I think it is important to understand what broadcast_address and broadcast_rpc_address mean when your Cassandra cluster is behind a NAT device (like a firewall or gateway).

broadcast_address is the address that other nodes connect to. By default, this is the same as listen_address(usually you want this because the nodes are in the same network).

In the case where your cluster is across two networks and NAT takes place, you must set it to a value that nodes on both networks can access (like a public IP if you do multi-region deployment in AWS). This means that traffic within a network, as well as across networks, will go through the NAT device, because the internal IP is not reachable.

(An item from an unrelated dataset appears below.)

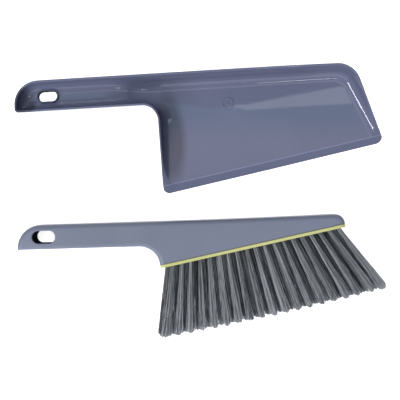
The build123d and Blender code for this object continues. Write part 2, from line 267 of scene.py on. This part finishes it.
def moulded_plastic(name, colours, roughness, grain, waviness=0.0, seam=None, slot=None, is_pan=False):
    """Injection-moulded plastic: faint colour patches, a fine grain and slow waves in its gloss.
    With a seam or a slot it paints shade there, as seam_shade and slot_shade say. The pan's also
    paints shade in its hollows, a highlight on its crest, and has the shallow sink round its gate."""
    made, tree, shader = new_material(name)
    place = add_node(tree, "ShaderNodeTexCoord")
    patches = noise(tree, place, 13.0, 3.0)
    colour = ramp(tree, patches, ((0.3, colours[0]), (0.7, colours[1])))
    if seam:
        colour = seam_shade(tree, place, colour, *seam)
    if slot:
        colour = slot_shade(tree, place, colour, *slot)
    if is_pan:
        colour = hollow_shade(tree, place, colour, *NECK_HOLLOW)
        colour = hollow_shade(tree, place, colour, *HANDLE_HOLLOW)
        colour = painted_crest_highlight(tree, place, colour)
    tree.links.new(colour, shader.inputs["Base Color"])
    dulling = spread(tree, noise(tree, place, 38.0, 4.0), *roughness)
    tree.links.new(dulling, shader.inputs["Roughness"])
    normal = bump(tree, noise(tree, place, 1500.0, 2.0), grain)
    if waviness:
        normal = bump(tree, noise(tree, place, 6.5, 0.0), waviness, normal)
    if is_pan:
        reach = vector_step(tree, "DISTANCE", place.outputs["Object"], GATE)
        sink = eased(tree, reach.outputs["Value"], "SMOOTHERSTEP", 0.0, SINK_RADIUS, 1.0, 0.0)
        normal = bump(tree, sink, SINK_DEPTH, normal)
    tree.links.new(normal, shader.inputs["Normal"])
    set_inputs(shader, IOR=1.5)
    return made


def bristle_fibre():
    """Grey plastic filament: each its own random tone with painted shade by row, paler towards the tip."""
    made, tree, shader = new_material("bristle_grey")
    shade = add_node(tree, "ShaderNodeAttribute", attribute_name="shade")
    tone = ramp(
        tree,
        shade.outputs["Fac"],
        ((0.0, (0.014, 0.017, 0.021)), (0.5, (0.080, 0.090, 0.102)), (1.0, (0.29, 0.305, 0.33))),
    )
    along = add_node(tree, "ShaderNodeAttribute", attribute_name="along")
    paler = add_node(tree, "ShaderNodeMix", data_type="RGBA", blend_type="MULTIPLY")
    paler.inputs["Factor"].default_value = 1.0
    tree.links.new(tone, paler.inputs["A"])
    tree.links.new(
        ramp(tree, along.outputs["Fac"], ((0.0, (0.75, 0.75, 0.76)), (1.0, (1.12, 1.12, 1.14)))),
        paler.inputs["B"],
    )
    tree.links.new(paler.outputs["Result"], shader.inputs["Base Color"])
    place = add_node(tree, "ShaderNodeTexCoord")
    tree.links.new(spread(tree, noise(tree, place, 400.0), 0.34, 0.52), shader.inputs["Roughness"])
    set_inputs(shader, IOR=1.5)
    return made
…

broadcast_rpc_address is the address that a node "advertizes" about another node.

E.g., node A has broadcast_address=10.0.0.100 and broadcast_rpc_address=52.2.3.100, node B has broadcast_address=10.0.0.101 and broadcast_rpc_address=52.2.3.101

What then happens is that node A will connect to node B on 10.0.0.101, but if a client driver asks A "hey, what other nodes are in your cluster?", then it will respond 52.2.3.101 for B.

This design (introduced in Cassandra 2.0.10 I believe) makes it possible for clients outside the network to connect to any node in the cluster (not just the seed nodes).

But a limitation is that you can't have clients both inside and outside the network, otherwise you need to make sure the public IP is reachable both inside and outside the network (like changing firewall settings).

I hope this clarifies things a bit.

Addition

If you're keen, you can find what a node knows about other nodes with the following cqlsh commands:

select * from system.peers

The peer column is the broadcast_address of the node, rpc_address column is the broadcast_rpc_address of the node.